◆ **TASK DIRECTIONS**: Begin at the first line below and copy each line exactly, ending with the line where "the tube] */" appears.

BEGIN

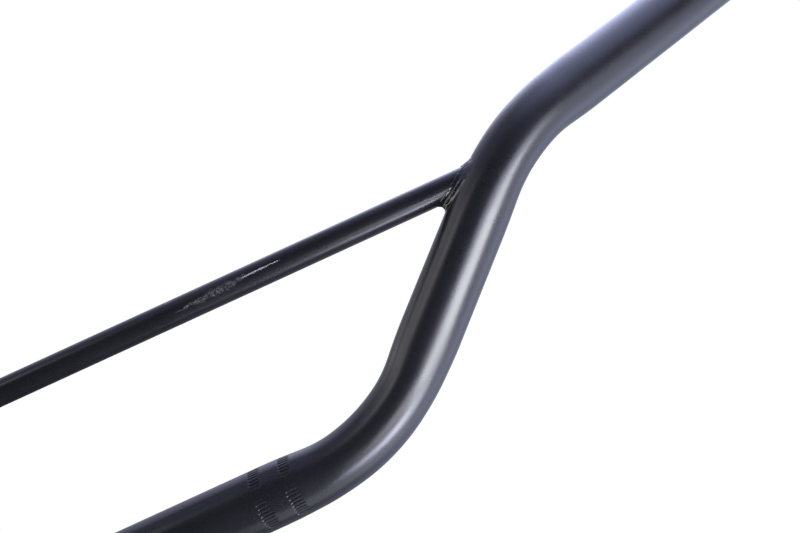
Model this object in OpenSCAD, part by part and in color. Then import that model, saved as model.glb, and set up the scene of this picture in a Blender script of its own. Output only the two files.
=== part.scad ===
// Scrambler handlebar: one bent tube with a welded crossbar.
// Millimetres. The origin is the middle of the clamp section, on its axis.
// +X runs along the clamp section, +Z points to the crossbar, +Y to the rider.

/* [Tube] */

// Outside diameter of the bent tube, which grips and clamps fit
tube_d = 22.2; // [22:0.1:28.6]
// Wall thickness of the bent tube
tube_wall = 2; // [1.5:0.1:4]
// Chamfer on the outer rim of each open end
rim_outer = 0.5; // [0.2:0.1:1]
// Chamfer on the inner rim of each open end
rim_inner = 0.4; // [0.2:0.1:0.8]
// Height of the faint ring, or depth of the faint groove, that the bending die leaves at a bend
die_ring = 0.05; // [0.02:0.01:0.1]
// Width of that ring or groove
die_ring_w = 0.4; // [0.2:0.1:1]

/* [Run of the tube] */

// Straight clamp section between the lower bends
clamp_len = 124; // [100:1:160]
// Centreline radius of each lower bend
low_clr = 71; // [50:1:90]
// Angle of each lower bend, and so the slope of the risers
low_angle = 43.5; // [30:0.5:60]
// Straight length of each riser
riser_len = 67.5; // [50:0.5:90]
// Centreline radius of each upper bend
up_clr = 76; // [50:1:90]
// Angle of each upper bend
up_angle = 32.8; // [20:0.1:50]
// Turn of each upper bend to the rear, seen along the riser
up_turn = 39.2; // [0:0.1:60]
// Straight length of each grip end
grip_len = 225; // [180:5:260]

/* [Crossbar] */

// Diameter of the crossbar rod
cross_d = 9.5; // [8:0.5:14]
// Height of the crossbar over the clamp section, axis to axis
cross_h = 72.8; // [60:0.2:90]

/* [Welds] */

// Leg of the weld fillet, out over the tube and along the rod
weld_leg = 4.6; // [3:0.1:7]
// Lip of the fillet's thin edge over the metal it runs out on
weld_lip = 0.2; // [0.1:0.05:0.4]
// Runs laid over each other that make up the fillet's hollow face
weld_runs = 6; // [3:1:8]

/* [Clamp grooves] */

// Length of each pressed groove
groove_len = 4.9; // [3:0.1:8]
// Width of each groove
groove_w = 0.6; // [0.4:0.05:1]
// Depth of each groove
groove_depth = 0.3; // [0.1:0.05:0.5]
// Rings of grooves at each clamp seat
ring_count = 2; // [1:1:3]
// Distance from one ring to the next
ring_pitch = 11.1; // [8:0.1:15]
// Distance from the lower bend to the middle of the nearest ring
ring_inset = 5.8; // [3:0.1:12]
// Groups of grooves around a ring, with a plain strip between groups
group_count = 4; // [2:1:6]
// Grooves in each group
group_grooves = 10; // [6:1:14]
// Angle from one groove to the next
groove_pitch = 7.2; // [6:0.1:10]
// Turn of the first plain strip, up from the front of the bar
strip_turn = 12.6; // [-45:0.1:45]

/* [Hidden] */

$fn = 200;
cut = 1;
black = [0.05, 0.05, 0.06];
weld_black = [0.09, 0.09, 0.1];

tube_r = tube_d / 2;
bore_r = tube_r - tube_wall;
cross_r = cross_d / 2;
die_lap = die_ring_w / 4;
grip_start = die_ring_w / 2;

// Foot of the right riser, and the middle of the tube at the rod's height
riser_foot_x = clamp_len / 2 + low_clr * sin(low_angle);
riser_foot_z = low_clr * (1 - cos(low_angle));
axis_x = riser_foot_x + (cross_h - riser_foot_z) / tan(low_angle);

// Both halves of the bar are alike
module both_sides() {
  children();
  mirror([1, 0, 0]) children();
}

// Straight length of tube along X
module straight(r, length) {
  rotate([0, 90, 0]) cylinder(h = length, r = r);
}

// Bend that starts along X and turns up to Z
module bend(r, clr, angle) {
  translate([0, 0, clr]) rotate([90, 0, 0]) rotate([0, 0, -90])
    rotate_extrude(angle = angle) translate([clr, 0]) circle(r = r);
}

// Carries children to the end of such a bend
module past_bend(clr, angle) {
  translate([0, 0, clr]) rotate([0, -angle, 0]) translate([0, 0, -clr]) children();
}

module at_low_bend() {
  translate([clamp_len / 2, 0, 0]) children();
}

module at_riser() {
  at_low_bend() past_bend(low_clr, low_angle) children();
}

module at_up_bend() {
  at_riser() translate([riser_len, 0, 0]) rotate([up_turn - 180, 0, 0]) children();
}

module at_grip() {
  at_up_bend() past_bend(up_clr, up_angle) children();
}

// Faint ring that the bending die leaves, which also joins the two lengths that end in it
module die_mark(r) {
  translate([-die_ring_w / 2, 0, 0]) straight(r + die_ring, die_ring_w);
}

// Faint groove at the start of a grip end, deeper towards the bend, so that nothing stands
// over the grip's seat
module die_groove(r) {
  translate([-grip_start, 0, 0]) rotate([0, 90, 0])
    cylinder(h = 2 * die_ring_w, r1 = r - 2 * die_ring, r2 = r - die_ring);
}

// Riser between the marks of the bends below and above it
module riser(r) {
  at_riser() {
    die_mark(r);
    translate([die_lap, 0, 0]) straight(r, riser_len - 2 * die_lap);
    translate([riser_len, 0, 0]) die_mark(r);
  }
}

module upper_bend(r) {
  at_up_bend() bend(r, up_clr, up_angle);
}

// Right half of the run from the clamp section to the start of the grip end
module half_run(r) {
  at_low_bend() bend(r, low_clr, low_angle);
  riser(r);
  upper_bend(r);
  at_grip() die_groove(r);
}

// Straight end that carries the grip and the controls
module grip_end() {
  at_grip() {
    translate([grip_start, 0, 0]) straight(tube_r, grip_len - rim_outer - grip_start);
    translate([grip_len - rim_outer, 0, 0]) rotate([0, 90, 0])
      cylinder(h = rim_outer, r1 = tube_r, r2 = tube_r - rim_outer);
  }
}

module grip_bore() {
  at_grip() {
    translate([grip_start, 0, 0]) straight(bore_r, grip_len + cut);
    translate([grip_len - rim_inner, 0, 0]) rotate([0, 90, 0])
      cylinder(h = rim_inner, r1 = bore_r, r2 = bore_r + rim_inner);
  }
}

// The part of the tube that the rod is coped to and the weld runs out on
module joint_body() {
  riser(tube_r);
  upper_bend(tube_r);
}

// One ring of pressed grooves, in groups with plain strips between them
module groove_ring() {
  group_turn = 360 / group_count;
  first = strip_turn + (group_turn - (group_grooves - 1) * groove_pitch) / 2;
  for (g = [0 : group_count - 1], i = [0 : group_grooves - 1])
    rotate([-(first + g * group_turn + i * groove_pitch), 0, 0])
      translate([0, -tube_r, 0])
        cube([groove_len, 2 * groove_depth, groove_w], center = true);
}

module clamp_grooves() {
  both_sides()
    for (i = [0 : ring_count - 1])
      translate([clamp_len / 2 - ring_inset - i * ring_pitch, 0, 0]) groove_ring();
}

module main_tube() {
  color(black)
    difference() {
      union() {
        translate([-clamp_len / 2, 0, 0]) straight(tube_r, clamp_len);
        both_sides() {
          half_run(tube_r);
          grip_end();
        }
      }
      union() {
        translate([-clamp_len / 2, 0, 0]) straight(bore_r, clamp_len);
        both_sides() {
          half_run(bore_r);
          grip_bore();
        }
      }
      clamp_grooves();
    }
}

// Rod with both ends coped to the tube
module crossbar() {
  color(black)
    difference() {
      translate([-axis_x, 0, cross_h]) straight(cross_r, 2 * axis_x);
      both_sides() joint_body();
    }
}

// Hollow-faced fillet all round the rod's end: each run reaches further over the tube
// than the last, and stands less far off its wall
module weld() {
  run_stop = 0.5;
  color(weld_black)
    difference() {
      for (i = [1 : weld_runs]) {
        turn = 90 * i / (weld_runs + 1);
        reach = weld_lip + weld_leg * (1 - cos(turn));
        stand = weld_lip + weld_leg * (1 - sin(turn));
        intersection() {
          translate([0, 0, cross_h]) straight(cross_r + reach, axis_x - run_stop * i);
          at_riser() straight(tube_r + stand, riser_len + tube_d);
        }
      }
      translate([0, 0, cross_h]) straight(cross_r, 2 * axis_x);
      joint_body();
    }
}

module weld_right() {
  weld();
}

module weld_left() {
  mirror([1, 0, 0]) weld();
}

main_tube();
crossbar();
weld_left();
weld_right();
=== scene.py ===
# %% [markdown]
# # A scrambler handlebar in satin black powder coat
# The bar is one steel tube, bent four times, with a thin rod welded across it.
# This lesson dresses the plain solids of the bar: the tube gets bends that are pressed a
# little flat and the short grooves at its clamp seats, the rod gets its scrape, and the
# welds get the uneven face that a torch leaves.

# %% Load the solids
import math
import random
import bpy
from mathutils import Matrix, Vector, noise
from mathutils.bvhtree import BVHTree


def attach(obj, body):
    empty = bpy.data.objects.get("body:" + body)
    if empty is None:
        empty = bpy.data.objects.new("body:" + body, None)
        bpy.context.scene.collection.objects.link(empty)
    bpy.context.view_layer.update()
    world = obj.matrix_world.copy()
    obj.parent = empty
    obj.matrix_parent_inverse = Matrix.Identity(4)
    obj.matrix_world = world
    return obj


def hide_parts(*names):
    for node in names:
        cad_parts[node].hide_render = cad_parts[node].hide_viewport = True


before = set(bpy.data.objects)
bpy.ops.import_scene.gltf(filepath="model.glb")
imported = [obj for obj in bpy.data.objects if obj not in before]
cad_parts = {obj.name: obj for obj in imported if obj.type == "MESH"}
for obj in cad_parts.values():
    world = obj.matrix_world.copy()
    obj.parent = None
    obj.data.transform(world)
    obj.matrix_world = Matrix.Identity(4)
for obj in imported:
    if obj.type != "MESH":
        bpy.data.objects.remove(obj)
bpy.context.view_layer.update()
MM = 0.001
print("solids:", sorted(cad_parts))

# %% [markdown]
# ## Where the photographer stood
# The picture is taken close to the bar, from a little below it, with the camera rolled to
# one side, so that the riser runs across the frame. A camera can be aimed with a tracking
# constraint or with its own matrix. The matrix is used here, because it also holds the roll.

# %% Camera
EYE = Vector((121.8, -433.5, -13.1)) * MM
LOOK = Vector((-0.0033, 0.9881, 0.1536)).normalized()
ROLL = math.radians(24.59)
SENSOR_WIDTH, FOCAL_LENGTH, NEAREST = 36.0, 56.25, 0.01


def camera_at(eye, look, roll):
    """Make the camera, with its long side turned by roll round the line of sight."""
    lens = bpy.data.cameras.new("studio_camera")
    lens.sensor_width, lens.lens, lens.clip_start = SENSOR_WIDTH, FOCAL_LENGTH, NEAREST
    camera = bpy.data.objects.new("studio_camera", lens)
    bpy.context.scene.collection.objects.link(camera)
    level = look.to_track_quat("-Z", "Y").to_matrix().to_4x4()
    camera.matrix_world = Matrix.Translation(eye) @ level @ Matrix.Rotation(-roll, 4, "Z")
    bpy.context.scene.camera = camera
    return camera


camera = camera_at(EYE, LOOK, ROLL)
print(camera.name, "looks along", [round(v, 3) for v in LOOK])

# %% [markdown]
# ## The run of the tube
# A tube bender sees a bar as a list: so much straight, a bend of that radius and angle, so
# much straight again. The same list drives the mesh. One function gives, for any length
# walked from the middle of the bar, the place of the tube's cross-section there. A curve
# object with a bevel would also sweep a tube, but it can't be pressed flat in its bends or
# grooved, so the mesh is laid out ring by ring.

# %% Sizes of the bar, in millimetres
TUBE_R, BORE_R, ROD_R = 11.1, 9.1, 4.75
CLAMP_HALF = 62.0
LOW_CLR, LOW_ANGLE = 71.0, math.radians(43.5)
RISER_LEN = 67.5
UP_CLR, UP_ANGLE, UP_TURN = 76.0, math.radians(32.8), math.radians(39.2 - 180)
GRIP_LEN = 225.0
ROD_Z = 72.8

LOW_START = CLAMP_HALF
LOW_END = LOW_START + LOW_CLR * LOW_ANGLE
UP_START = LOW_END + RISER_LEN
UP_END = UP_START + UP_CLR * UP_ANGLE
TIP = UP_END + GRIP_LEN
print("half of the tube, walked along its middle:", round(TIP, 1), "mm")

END

◆ **CORRECT ANSWER**:
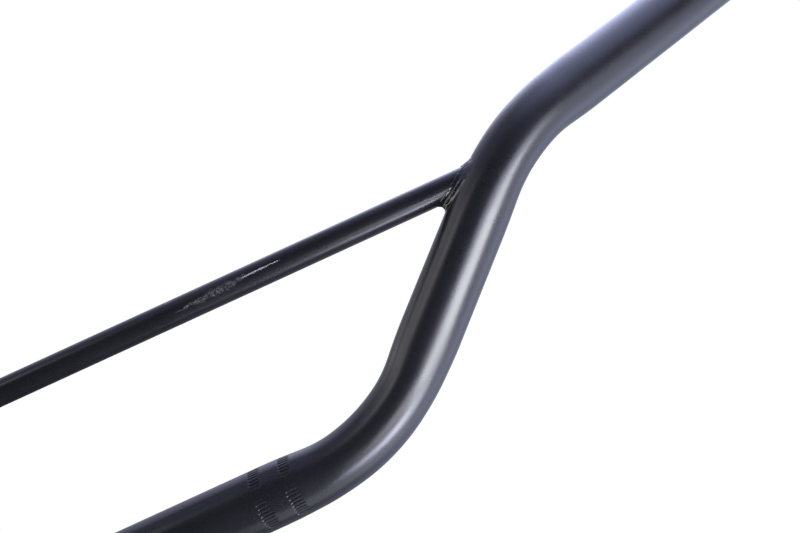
Model this object in OpenSCAD, part by part and in color. Then import that model, saved as model.glb, and set up the scene of this picture in a Blender script of its own. Output only the two files.
=== part.scad ===
// Scrambler handlebar: one bent tube with a welded crossbar.
// Millimetres. The origin is the middle of the clamp section, on its axis.
// +X runs along the clamp section, +Z points to the crossbar, +Y to the rider.

/* [Tube] */

// Outside diameter of the bent tube, which grips and clamps fit
tube_d = 22.2; // [22:0.1:28.6]
// Wall thickness of the bent tube
tube_wall = 2; // [1.5:0.1:4]
// Chamfer on the outer rim of each open end
rim_outer = 0.5; // [0.2:0.1:1]
// Chamfer on the inner rim of each open end
rim_inner = 0.4; // [0.2:0.1:0.8]
// Height of the faint ring, or depth of the faint groove, that the bending die leaves at a bend
die_ring = 0.05; // [0.02:0.01:0.1]
// Width of that ring or groove
die_ring_w = 0.4; // [0.2:0.1:1]

/* [Run of the tube] */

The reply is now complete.